The Myth of Free Trading Stock in a Rule 504 Placement
In almost every case, no matter what people tell you, Rule 504 Placements do not create free trading stock
The following is the most misunderstood, and probably the most abused, aspect of Rule 504:
To qualify for exemption under this Rule 504, offers and sales must satisfy the terms and conditions of Rule 501 and Rule 502 (a), (c) and (d), except that the provisions of Rule 502 (c) [prohibiting general advertising and solicitation] and (d) [resale limitations] do not apply to offers and sales of securities under this Rule 504 that are made in one of the following manners:
Exclusively in one or more states that provide for the registration of the securities, and require the public filing and delivery to investors of a substantive disclosure document before sale, and are made in accordance with those state provisions.
In one or more states that have no provision for the registration of the securities or the public filing or delivery of a disclosure document before sale, if the securities have been registered in at least one state that provides for such registration, public filing and delivery before sale, offers and sales are made in that state in accordance with such provisions, and the disclosure document is delivered before sale to all purchasers (including those in the states that have no such procedure).
Exclusively according to state law exemptions from registration that permit general solicitation and general advertising so long as sales are made only to "accredited investors" as defined in Rule 501.
Everyone fell in love with 504. They though, "Under certain circumstances, the stock can be free trading, unlike any other stock sold in any other kind of Private Placement."
Everyone conveniently forgot:
Because of merit review, every state except Nevada is impossible to clear a registration statement filed in the state, making free trading stock impossible to obtain.
Every state that has an accredited only investor offering exemption has changed their law to make stock sold under the state exemption restricted, making free trading stock impossible to obtain. This last point has been routinely ignored by numerous 504 scam artists.

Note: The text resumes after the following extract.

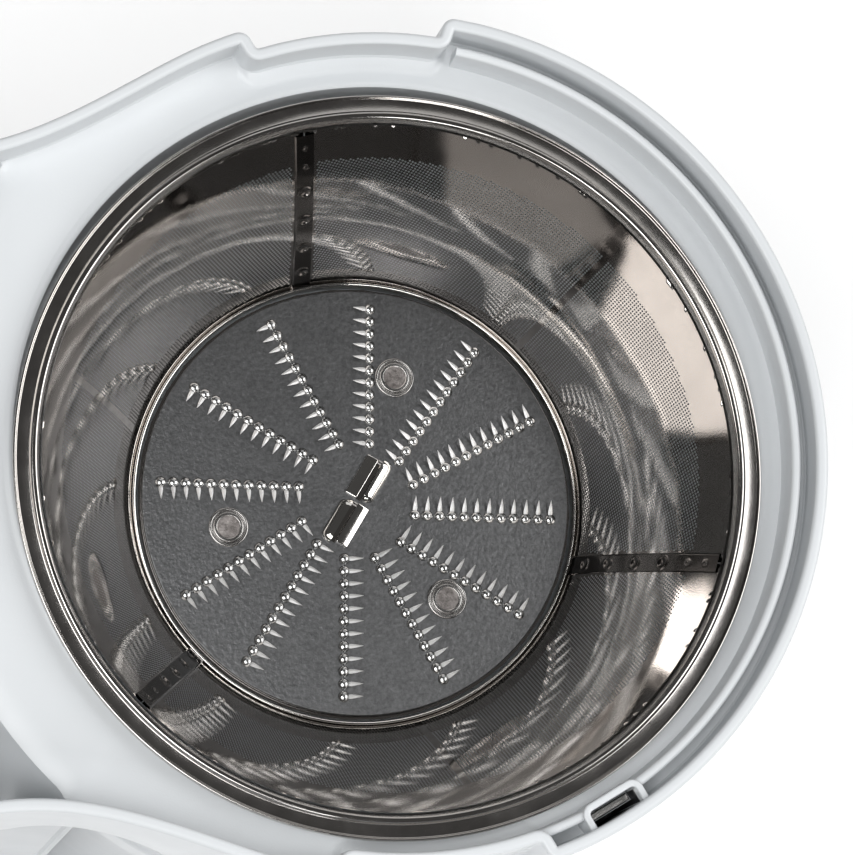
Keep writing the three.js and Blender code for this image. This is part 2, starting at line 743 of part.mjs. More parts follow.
for (const [name, side] of [['back', 1], ['front', -1]]) {
  add(bowlFrame, `clamp_pin_${name}`, clampPin(side), 'steel');
  const lever = add(bowlFrame, `lid_clamp_${name}`, clamp(), 'grey');
  lever.position.set(0, side * CLAMP_Y, CLAMP_Z);
  lever.rotation.set(Math.PI, 0, side > 0 ? 0 : Math.PI); // hanging open
}

add(spinFrame, 'motor_stator', motorStator(), 'iron');
add(spinFrame, 'field_winding', fieldWinding(), 'copper');
add(spinFrame, 'bracket_lower', bracket(50, 43, 54), 'iron');
add(spinFrame, 'bracket_upper', bracket(125, 123.3, 131), 'iron');
add(spinFrame, 'bearing_lower', ring(4.3, 11, 43.6, 50.6, 20), 'steel');
add(spinFrame, 'bearing_upper', ring(4.3, 11, 123.6, 130.6, 20), 'steel');
add(spinFrame, 'mount_ring_lower', ring(31, 39, 42.8, 49.7, 24), 'rubber');
add(spinFrame, 'mount_ring_upper', ring(28, 34, 128.7, 136.7, 24), 'rubber');
add(spinFrame, 'motor_bolt_1', motorBolt(45), 'steel');
add(spinFrame, 'motor_bolt_2', motorBolt(225), 'steel');
add(spinFrame, 'brush_holder_1', brushHolder(90), 'black');
add(spinFrame, 'brush_holder_2', brushHolder(270), 'black');
add(spinFrame, 'shaft_seal', ring(4.3, 8.7, TOWER_TOP - 2.2, TOWER_TOP + 2.4, 24), 'rubber');
add(spinFrame, 'motor_shaft', motorShaft(), 'steel');
add(spinFrame, 'rotor_core', ring(4.3, 23.4, 70, 108, 24), 'iron');
add(spinFrame, 'commutator', ring(4.3, 11, 56, 67, 24), 'copper');
add(spinFrame, 'cooling_fan', coolingFan(), 'black');
add(spinFrame, 'drive_coupling', driveCoupling(), 'black');

add(spinFrame, 'basket_rim_ring', basketRimRing(), 'steel');
for (let i = 0; i < 3; i++) {
  add(spinFrame, `mesh_panel_${i + 1}`, meshPanel(i), 'steel');
}
add(spinFrame, 'basket_lower_ring', basketLowerRing(), 'steel');
add(spinFrame, 'basket_base', basketBase(), 'steel');
add(spinFrame, 'basket_hub', basketHub(), 'black');
add(spinFrame, 'grater_disc', graterDisc(), 'brushed');
for (let i = 0; i < 3; i++) {
  add(spinFrame, `disc_rivet_${i + 1}`, discRivet(i), 'steel');
}

export default group;
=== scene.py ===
"""Looks of a centrifugal juicer with its lid off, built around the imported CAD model."""

import math

import bmesh
import bpy
import numpy as np
from mathutils import Matrix, Vector
from mathutils.geometry import tessellate_polygon


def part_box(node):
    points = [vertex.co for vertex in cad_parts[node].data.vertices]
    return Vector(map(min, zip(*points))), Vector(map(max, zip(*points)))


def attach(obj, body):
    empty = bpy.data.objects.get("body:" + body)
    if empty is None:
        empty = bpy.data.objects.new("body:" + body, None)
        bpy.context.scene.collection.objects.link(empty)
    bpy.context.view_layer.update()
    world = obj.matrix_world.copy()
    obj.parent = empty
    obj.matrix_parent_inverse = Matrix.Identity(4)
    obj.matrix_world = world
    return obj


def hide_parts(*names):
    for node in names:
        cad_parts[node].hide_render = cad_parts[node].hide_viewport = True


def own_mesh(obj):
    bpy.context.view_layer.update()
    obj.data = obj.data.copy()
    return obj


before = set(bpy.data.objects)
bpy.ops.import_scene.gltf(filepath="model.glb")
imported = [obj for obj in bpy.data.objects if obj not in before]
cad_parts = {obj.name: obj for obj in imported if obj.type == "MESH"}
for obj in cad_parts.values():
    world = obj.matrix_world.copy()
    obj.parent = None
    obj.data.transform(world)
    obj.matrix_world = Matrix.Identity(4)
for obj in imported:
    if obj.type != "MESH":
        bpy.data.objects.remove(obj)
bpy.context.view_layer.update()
MM = 0.001
TAU = 2 * math.pi


def middle(node):
    lo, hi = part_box(node)
    return (lo + hi) / 2


# ---- places taken from the CAD model; shapes below are in mm from these axes ----
SPIN = Vector((middle("basket_rim_ring").x, middle("basket_rim_ring").y, 0))
BOWL = Vector((SPIN.x, middle("juice_collector").y, 0))
RIM_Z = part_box("basket_rim_ring")[1].z / MM
WALL_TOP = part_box("juice_collector")[1].z / MM
DISC_Z = RIM_Z - 43.9
DECK_Z = RIM_Z - 3.5
SKIRT_Z = RIM_Z - 39
CHUTE_SKIRT_Z = RIM_Z - 27
BOWL_FLOOR_Z = RIM_Z - 71.5
WALL_R, WALL_T = 89, 2.6
NECK_DEG = 113  # where the chute's neck leaves the round wall
NOTCH_R = 84.5
NOTCH_DEGS = 76.5, 103.5
BOWL_T = 2.4
CHUTE_R, CHUTE_CX = 66, -112
LIP_R, FOLD_R = 75.4, 95
POCKET_DEG, POCKET_R, ROD_R = -65.2, 85.3, 80.6
CLAMP_Y = middle("clamp_pin_back").y / MM
CLAMP_Z = middle("clamp_pin_back").z / MM


# ---- paths and meshes ----
def rad(deg):
    return math.radians(deg)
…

People continue to talk about using a “Texas 504,” “Minnesota 504,” or “[Insert name of any other state] 504” still being available to create alleged free trading stock. Avoid these people. They are wrong. For example, Texas, the 504 most often cited by these people, has the following statement in their all Accredited Investor exemption:
Investment intent; resales. The issuer reasonably believes that all purchasers are purchasing for investment and not with the view to or for sale in connection with a distribution of the security. Any resale of a security sold in reliance on this [all Accredited Investor] exemption within 12 months of sale shall be presumed to be with a view to distribution and not for investment, except a resale pursuant to a registration statement effective under the Texas Securities Act, §7, or to an accredited investor pursuant to an exemption available under the Texas Securities Act or Board rules. This means the stock sold under this exemption may not be resold for 12 months. Thus, although the stock is free trading under Rule 504, it is not free trading under Texas law and thus may not be deemed free trading for a FINRA 211 filing or any other purpose.